Little Caesar’s is offering a new deep dish pizza which is not just topped with pepperoni and back, its crust is wrapped in bacon. Does it come with free sides of statins and beta-blockers?

 

From Marc Ragovin. “I would put more stock in A-Rod’s letter of apology to Yankees fans if he hadn’t written it in disappearing ink.

From T.C.  Handwriting experts have analyed A-Rod’s written apology and concluded that he writes like a girl and has a massive ego. So does this mean he had his ex-squeeze Madonna pen his apology for him?

Mount MIT

February 18, 2015

mit

The California drought and warm weather means U.S. Ski and Snowboard Association has had to cancel a World Cup competition that was to be held in March at Squaw Valley.. Maybe they can move it to Boston?

 

The above photo is for real, built by MIT students.

 

In Washington, snow has shut the federal government, and according to a headline “330,000 are without power.” 330,001 if you count Joe Biden.

This weekend in Lake Placid all living members of the 1980 U.S. Olympic hockey team will reunite for the 35th anniversary of the “Miracle on Ice.” Meanwhile, in Boston, they are hoping for a “Miracle to get rid of the Ice.”

 

ESPN reports that investigators have found that a Patriots locker-room attendant tried to insert an unapproved football into their playoff game against the Colts. So have they also found how much New England might be paying this guy for throwing himself under the bus?

Over 23 million people watched NBC’s SNL’s 40th anniversary special Sunday night. Wonder how many of them had to first find out what channel NBC is these days?

Pablo Sandoval has shown up to spring training looking, well, large.  Guess the Panda hasn’t had any problems finding the bakeries and restaurants in Boston’s North End.

Several hundred teenagers in Ococee, FL stormed a movie theater after employees said they were not accompanied by adults, and refused to sell them tickets to “Fifty Shades of Grey,” If only they had been armed.

Ahmad Bradshaw was cited for possession of a small amount of marijuana by the Ohio Highway Patrol. But he wasn’t arrested, and the citation is payable without a court appearance. So basically, Ohio  just has a marijuana tax?

Kobe Bryant says he isn’t retiring. “I thought the Spurs were done 20 years ago. Those guys are still winning. … I’m hoping I can have the same rebirth.” Uh, except, Kobe, San Antonio doesn’t need an expensive backup shooting guard.

A 92 year-old-driver lost control of his minivan outside a Piggly Wiggly in Wisconsin, then panicked and hit a total of 9 other cars in the parking lot. Police say the man will not be ticketed, but he’s presumably been offered a spot in the next “Senior Demolition Derby.”

If you can ice break it there, you’ll make it anywhere…..

February 17, 2015

New York’s East River is clogged with ice flows. How long until the Circle Line starts trying to make extra money by doing Titanic-themed cruises?

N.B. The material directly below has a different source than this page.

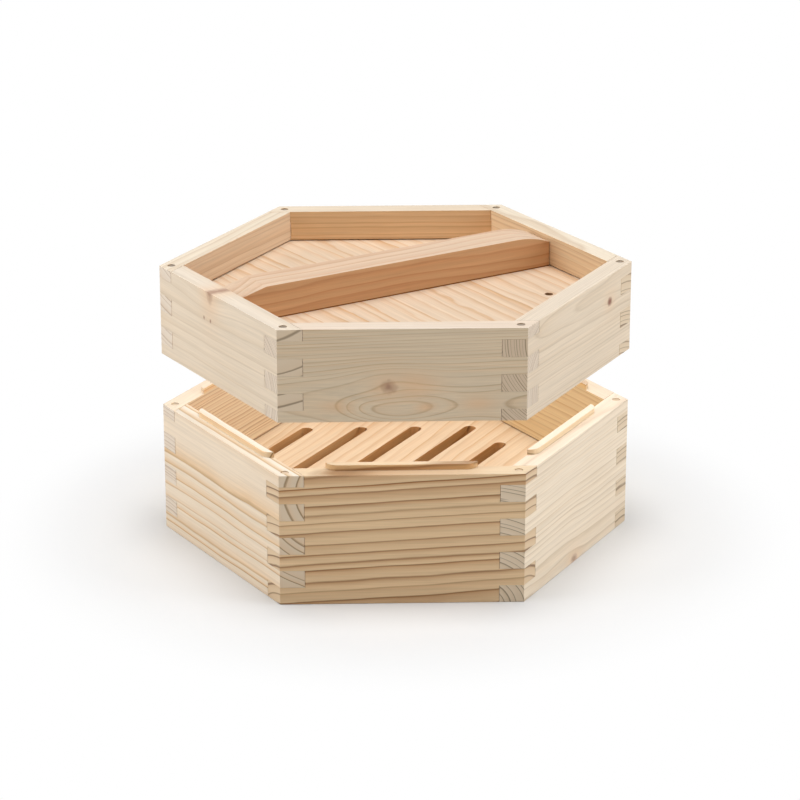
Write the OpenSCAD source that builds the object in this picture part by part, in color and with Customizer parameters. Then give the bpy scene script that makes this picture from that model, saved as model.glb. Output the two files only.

We’re already up to Winter storms Neptune and Octavia. So what happens in another few weeks… do they start with Roman numbers?

 

The Yankees today announced that not only will they retire Andy Pettitte’s #46, they will also retire Bernie Williams’s #51 and Jorge Posada’s #20. So who will be the first Bronx Bomber to wear triple digits?

When the Yankees announced they were retiring  Andy Petitte’s number, it prompted this tweet “”Congrats to 46. Yankees retiring his number. Hopefully they don’t retire it like his HGH testimony,” This from Petitte’s former teammate Chuck Knoblauch. So just guessing those two won’t be on the same team for the next Yankees’ old-timers game?

A 20-year-old American man is out of intensive care after being repeatedly gored during a bull-running festival in Spain, including a major wound in his thigh area. So just MAYBE Darwin’s mission has been accomplished here.

Sorry to hear of the death of former SF Giants coach Wendell Kim, only 64. But thinking that in a softball game in Heaven, Kim’s already waving Ernie Banks around third.

 

Barry Zito has signed a minor-league trade deadline with the As. Makes sense. He has a comfortable history with the team. And if Barry does well, presumably he can count on Oakland trading him to a contender mid-season.

Lesley Gore, 68, who sang the hit “It’s my party,” has passed away. Presumably attendees at her funeral will be told they can “cry if they want to.”

#‎JasonGiambi‬, 44, is retiring. “So young?” asked Jamie Moyer.

 

When a 20 yr-old New Jersey man who’d been drinking crashed a car, he returned in another car with a friend, also allegedly drunk, to pour water on the road. The idea being to make it look like he’d spun out on black ice.

A policeman saw them, along with the empty buckets, and both men were arrested. You’d think if the guy could think of something this creatively weird, he’d have been able to think to call a cab?

The weather has been so bad back East that most Americans trying to honor our Presidents Monday had to resort to shopping online.

Sarah Palin last night on SNL40 to Jerry Seinfeld –
“Just curious, Jerry, how much do you think Lorne Michaels would pay me if I were to run in 2016?”
“Run for president? Sarah, I don’t think there’s a number too big.”
“OK, just hypothetically then, what if I were to choose Donald Trump as my running mate?”

So does Palin actually have a sense of humor, or a fundraising strategy?